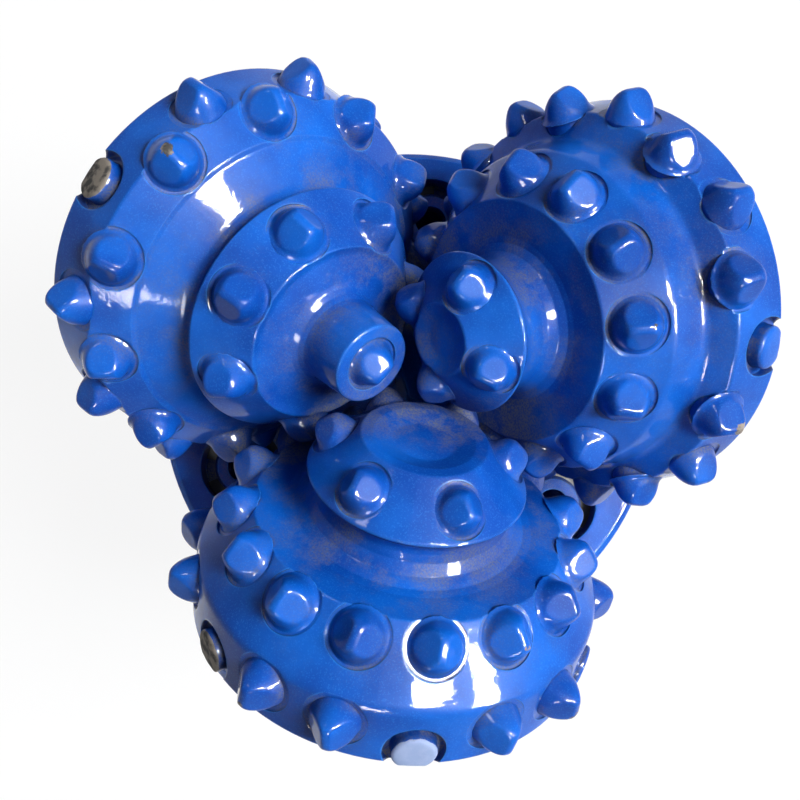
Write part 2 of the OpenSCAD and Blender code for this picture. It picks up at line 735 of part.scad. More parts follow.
module leg(i) color(paint)
    difference() {
        union() {
            difference() {
                leg_blank(i);
                sweeps();
            }
            on_journal(i)
                difference() {
                    revolve(journal_outline);
                    translate([0, 0, race_h]) rotate_extrude() translate([race_r, 0])
                        circle(r = groove_r);
                }
        }
        on_ball_hole(i) translate([0, 0, -20]) cylinder(r = plug_r, h = plug_run + 22);
        nozzle_pocket(i);
        grease_bores(i);
        on_buttons(i) translate([0, 0, -5])
            cylinder(r = button_r + press_gap, h = 5 + button_l - button_proud + press_gap);
        rotate([0, 0, leg_turn[i]])
            translate([breaker_flat, cone_offset - breaker_slot_w, breaker_slot_z])
                cube([far, 2 * breaker_slot_w, breaker_slot_h]);
    }

// Canister that holds the grease
module reservoir_cup(i) color(steel) on_reservoir(i)
    translate([0, 0, reservoir_floor + seat_gap])
        difference() {
            cylinder(r = reservoir_r - seat_gap, h = cup_l);
            translate([0, 0, cup_wall + 1])
                cylinder(r = reservoir_r - seat_gap - cup_wall, h = cup_l);
            translate([0, 0, -1]) cylinder(r = 2.5, h = far);
        }

// Rubber thimble that passes the mud's pressure on to the grease
module diaphragm(i) color(rubber) on_reservoir(i)
    translate([0, 0, reservoir_floor + 2 * seat_gap + cup_l])
        difference() {
            union() {
                cylinder(r = reservoir_r - seat_gap, h = flange_t);
                translate([0, 0, -diaphragm_l])
                    cylinder(r = reservoir_r - 3 * cup_wall, h = diaphragm_l + 1);
            }
            translate([0, 0, cup_wall - diaphragm_l])
                cylinder(r = reservoir_r - 4 * cup_wall, h = far);
        }

module reservoir_cap(i) color(paint) on_reservoir(i)
    translate([0, 0, cap_x])
        difference() {
            union() {
                cylinder(r = cap_r, h = cap_t - 1);
                translate([0, 0, cap_t - 1]) cylinder(r = cap_r - 4, h = 1);
            }
            translate([0, 0, -1]) cylinder(r = 2.5, h = far);
            translate([0, 0, cap_t - 2]) cylinder(r = 5, h = far);
        }

// Open ring that holds the cap down, seated in its groove
module snap_ring(i) color(steel) on_reservoir(i)
    translate([0, 0, snap_x - seat_gap / 2 + 0.05])
        rotate([0, 0, 20])
            rotate_extrude(angle = 320)
                translate([cap_r - 2.5, 0]) square([2.5 + snap_groove_d, snap_t]);

// Nozzle: a wide foot on the seal, a neck, and a throat that narrows to the orifice
module nozzle(i) color(carbide) on_nozzle(i)
    rotate_extrude()
        polygon([
            [passage_r, 0], [pocket_r - seat_gap, 0], [pocket_r - seat_gap, nozzle_foot_h],
            [nozzle_neck_r, nozzle_foot_h], [nozzle_neck_r, pocket_d - 6],
            [nozzle_neck_r - 1, pocket_d - 5], [orifice_r, pocket_d - 5],
            [orifice_r, pocket_d - 5 - orifice_l]
        ]);

module nozzle_seals() color(rubber) for (i = legs) on_nozzle(i)
    translate([0, 0, nozzle_seal_h]) rotate_extrude()
        translate([pocket_r + nozzle_seal_d / 2, 0]) circle(d = nozzle_seal_d - seat_gap / 2);

module nozzle_rings() color(steel) for (i = legs) on_nozzle(i)
    translate([0, 0, nozzle_foot_h + 1.5 * seat_gap])
        rotate_extrude(angle = 325)
            translate([nozzle_neck_r + 0.4, 0])
                square([pocket_r + 1 - nozzle_neck_r - 0.4, nozzle_ring_t]);

module shirttail_buttons(i) color(carbide) on_buttons(i)
    translate([0, 0, -button_proud]) cylinder(r = button_r, h = button_l);

leg(0);  // leg_a
leg(1);  // leg_b
leg(2);  // leg_c
cone_a();
cone_b();
cone_c();
gage_inserts(0, a_gage);  // gage_inserts_a
gage_inserts(1, b_gage);  // gage_inserts_b
gage_inserts(2, c_gage);  // gage_inserts_c
outer_inserts(0, a_outer);  // outer_inserts_a
outer_inserts(1, b_outer);  // outer_inserts_b
outer_inserts(2, c_outer);  // outer_inserts_c
second_inserts_a();
third_inserts_a();
nose_insert_a();
step_inserts_b();
main_inserts_b();
nose_inserts_b();
main_inserts_c();
nose_inserts_c();
journal_bush(0);  // journal_bush_a
journal_bush(1);  // journal_bush_b
journal_bush(2);  // journal_bush_c
pilot_bush(0);  // pilot_bush_a
pilot_bush(1);  // pilot_bush_b
pilot_bush(2);  // pilot_bush_c
thrust_washer(0);  // thrust_washer_a
thrust_washer(1);  // thrust_washer_b
thrust_washer(2);  // thrust_washer_c
ball_set(0);  // ball_set_a
ball_set(1);  // ball_set_b
ball_set(2);  // ball_set_c
ball_plug(0);  // ball_plug_a
ball_plug(1);  // ball_plug_b
ball_plug(2);  // ball_plug_c
cone_seal(0);  // cone_seal_a
cone_seal(1);  // cone_seal_b
cone_seal(2);  // cone_seal_c
reservoir_cup(0);  // reservoir_cup_a
reservoir_cup(1);  // reservoir_cup_b
reservoir_cup(2);  // reservoir_cup_c
diaphragm(0);  // diaphragm_a
diaphragm(1);  // diaphragm_b
diaphragm(2);  // diaphragm_c
reservoir_cap(0);  // reservoir_cap_a
reservoir_cap(1);  // reservoir_cap_b
reservoir_cap(2);  // reservoir_cap_c
snap_ring(0);  // snap_ring_a
snap_ring(1);  // snap_ring_b
snap_ring(2);  // snap_ring_c
nozzle(0);  // nozzle_a
nozzle(1);  // nozzle_b
nozzle(2);  // nozzle_c
nozzle_seals();
nozzle_rings();
shirttail_buttons(0);  // shirttail_buttons_a
shirttail_buttons(1);  // shirttail_buttons_b
shirttail_buttons(2);  // shirttail_buttons_c
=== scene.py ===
# %% [markdown]
# # A tricone drill bit in blue enamel
#
# The bit drills rock with three cones that roll on the floor of the hole. Carbide inserts stand
# out of the cones and crush the rock. This one is new: shell, legs and inserts all wear one coat
# of glossy blue paint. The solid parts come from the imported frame, and nothing here moves them.
# We dress them, and model again the pieces whose shape the paint has softened.

# %% Load the frame
import math
import random

import bmesh
import bpy
from mathutils import Matrix, Vector
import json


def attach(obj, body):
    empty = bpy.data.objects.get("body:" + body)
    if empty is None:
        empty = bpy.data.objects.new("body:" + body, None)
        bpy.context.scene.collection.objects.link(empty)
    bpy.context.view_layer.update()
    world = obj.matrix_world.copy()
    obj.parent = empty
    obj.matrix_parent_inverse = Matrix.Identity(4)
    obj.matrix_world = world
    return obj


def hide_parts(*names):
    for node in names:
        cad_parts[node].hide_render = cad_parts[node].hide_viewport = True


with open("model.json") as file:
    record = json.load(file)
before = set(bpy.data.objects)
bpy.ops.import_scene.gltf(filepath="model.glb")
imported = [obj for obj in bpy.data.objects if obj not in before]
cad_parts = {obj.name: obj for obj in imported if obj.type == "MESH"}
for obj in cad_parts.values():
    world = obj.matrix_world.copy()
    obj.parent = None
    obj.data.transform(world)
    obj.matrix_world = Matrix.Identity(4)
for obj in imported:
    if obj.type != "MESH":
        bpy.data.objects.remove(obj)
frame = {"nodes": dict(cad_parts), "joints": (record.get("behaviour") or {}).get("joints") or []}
nodes = frame["nodes"]
joints = {joint["name"]: joint for joint in frame["joints"]}
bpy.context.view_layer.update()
MM = 0.001

# %% [markdown]
# ## Camera
#
# The photograph looks down on the cones from close by, a little from the front. We know where
# the three journal axes meet, so the camera is placed from that point: back along the line of
# sight, then shifted sideways and turned about its own axis until the cones lie as they do in
# the picture. A camera this close makes the nearest noses look larger, which a long lens from
# further away would lose.

# %% Camera above the cones
crossing = Vector((0, 0, joints["cone_c_spin"]["pos_m"][2]))
LOOK_TURN, LOOK_LIFT, LOOK_ROLL = (math.radians(angle) for angle in (3.29, 85.93, 7.73))
LOOK_DISTANCE = 297.7 * MM
LOOK_RIGHT, LOOK_UP = -4.35 * MM, -8.51 * MM
SENSOR = 36.0
FOCAL_PIXELS, PICTURE_PIXELS = 1084.5, 800

backward = Vector(
    (
        math.sin(LOOK_TURN) * math.cos(LOOK_LIFT),
        -math.cos(LOOK_TURN) * math.cos(LOOK_LIFT),
        math.sin(LOOK_LIFT),
    )
)
level = Vector((math.cos(LOOK_TURN), math.sin(LOOK_TURN), 0))
rolled = Matrix.Rotation(LOOK_ROLL, 3, backward)
right = rolled @ level
up = rolled @ backward.cross(level)

bpy.ops.object.select_all(action="DESELECT")
bpy.ops.object.camera_add(location=(0, 0, 0))
camera = bpy.context.object
camera.name = "photo_camera"
camera.matrix_world = Matrix.Translation(
    crossing + right * LOOK_RIGHT + up * LOOK_UP + backward * LOOK_DISTANCE
) @ Matrix((right, up, backward)).transposed().to_4x4()
camera.data.sensor_width = SENSOR
camera.data.lens = SENSOR * FOCAL_PIXELS / PICTURE_PIXELS
camera.data.clip_start = 0.01
bpy.context.scene.camera = camera
print("camera at", [round(v, 3) for v in camera.location], "lens", round(camera.data.lens, 1), "mm")

# %% [markdown]
# ## Light
#
# Glossy paint shows its surroundings, so the lamps matter as shapes. The photograph shows
# windows as white patches on the right of each cone. Mirroring the line of sight in the cones
# at those patches says where the panes were: one near the camera and one far to the right. Two
# smaller ones below the picture and at the upper left touch the grooves and noses. All four
# meet glossy rays only. One wide lamp on the right, which no mirror shows, lights the colours.

# %% Window lamps
def add_window(name, direction, distance, width, height, watts, mirrored=True):
    """A rectangular lamp, upright in the picture, in a direction given as right, up, backward.
    A mirrored one shows in the coat, any other one lights the colour beneath it."""
    toward = (right * direction[0] + up * direction[1] + backward * direction[2]).normalized()
    side = up.cross(toward).normalized()
    bpy.ops.object.select_all(action="DESELECT")
    bpy.ops.object.light_add(type="AREA", location=(0, 0, 0))
    lamp = bpy.context.object
    lamp.name = name
    lamp.matrix_world = Matrix.Translation(crossing + toward * distance) @ Matrix(
        (side, toward.cross(side), toward)
    ).transposed().to_4x4()
    lamp.data.shape = "RECTANGLE"
    lamp.data.size, lamp.data.size_y = width, height
    lamp.data.energy = watts
    lamp.visible_glossy = mirrored
    lamp.visible_diffuse = not mirrored
    return lamp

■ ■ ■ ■

WHAT TO PRODUCE ▸
Extract only the lines from the line with "nozzle_seals();" through the line with "import random", keeping both end lines exactly as they are.

EXERCISE SOLUTION ▸
nozzle_seals();
nozzle_rings();
shirttail_buttons(0);  // shirttail_buttons_a
shirttail_buttons(1);  // shirttail_buttons_b
shirttail_buttons(2);  // shirttail_buttons_c
=== scene.py ===
# %% [markdown]
# # A tricone drill bit in blue enamel
#
# The bit drills rock with three cones that roll on the floor of the hole. Carbide inserts stand
# out of the cones and crush the rock. This one is new: shell, legs and inserts all wear one coat
# of glossy blue paint. The solid parts come from the imported frame, and nothing here moves them.
# We dress them, and model again the pieces whose shape the paint has softened.

# %% Load the frame
import math
import random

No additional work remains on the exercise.